Conversations with Jack

The weather was just beautiful today. I really enjoyed being able to get outside with Jack for some alone time this afternoon while the rest of our house was napping.

He brought my camera so he could take pictures of things in our "jungle" (which is actually just the small spread of trees behind our house.) You should see the random photos on my camera: rabbit poop, a crow, a fallen tree, a few squirrels, some robins, and some dead leaves from last autumn. But as a picture-lover myself, I just loved to see a desire in him to capture life as he sees it.

While it's not unusual for me to be outside with my kids, it is odd that I am one of the active players. Normally, Jack and Ben take the lead, finding the most unusual things to peek their interest. I just follow them with a camera or to supervise their little sister tagging along and trying to do what they are. But today, Jack was grateful for me as his companion. Ever since Ben has slowed down, Jack seems to have forgotten how to play by himself. It's not as if he and Ben always did the same thing at the same time. But they have always had each other. I feel like Jack will need to relearn - or actually, learn for the first time - how to find fun on his own.

As we walked around, Jack would point out some things to me. "This is where Ben and I used to play... Here's the dead tree Ben found... There's the tree that Ben and I used to be scared of." He could have had no idea how much his comments were breaking his mother's heart.

We both got tired after walking around a while and so we sat together on the deck.
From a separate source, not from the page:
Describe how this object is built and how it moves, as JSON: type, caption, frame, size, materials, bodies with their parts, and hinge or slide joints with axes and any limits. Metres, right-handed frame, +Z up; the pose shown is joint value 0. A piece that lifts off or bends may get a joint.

I thought I'd use the quiet opportunity to see what he was thinking. How he was processing things with Ben. How he was handling this huge transition. But he never seemed to need to go down that road. I'd ask a leading question, he would answer it, and then move on.

"Mom, I can see really far away. Even to those trees," he said as we rocked in the plastic green rocking chair. "What if I had a super power where I could see inside things? Wouldn't that be cool?"

"That'd be awesome! You could see the bugs inside that tree. Or you could use it to help people. Like when Ben was having the headaches, you could see inside his head and say, 'Oh, there's a bump in there! We need to take it out!'"

"Yeah," he laughed. "I wish." But instead of going on about Ben, he talked about having super sight, super hearing and super smelling. I just tried to roll with it. As he pointed to a bird flying high, he said, "I wish I could fly. Like in heaven! Do you think that bird can reach heaven?" We chatted a bit about a bunch of random things, and then he just moved on. I do love talking to that boy. What a mind he's got.
 
 
We came inside and as he picked up a Where's Waldo book for us to read together, he randomly asked, "Mom, will we be able to watch movies in heaven?" Not knowing exactly how to answer, he quickly said, "Let's pray and ask God!" So we folded our hands, closed our eyes, and he prayed. "God, please tell us what we will do when we're in heaven. Thank you. Amen."

I wasn't sure how long Jack was going to wait to hear a response from God. Was he expecting an audible response? Then I remembered a book that a good friend had gifted to us a few weeks ago, but we hadn't read it yet. "You know, Jack, we have a book that talks about that. It's about a four-year-old boy who Jesus let visit heaven, but didn't let him stay. He came back to earth and then wrote a book about what he saw." Jack hopped up on my lap and I read "Heaven is For Real... for kids," by Colton Burpo.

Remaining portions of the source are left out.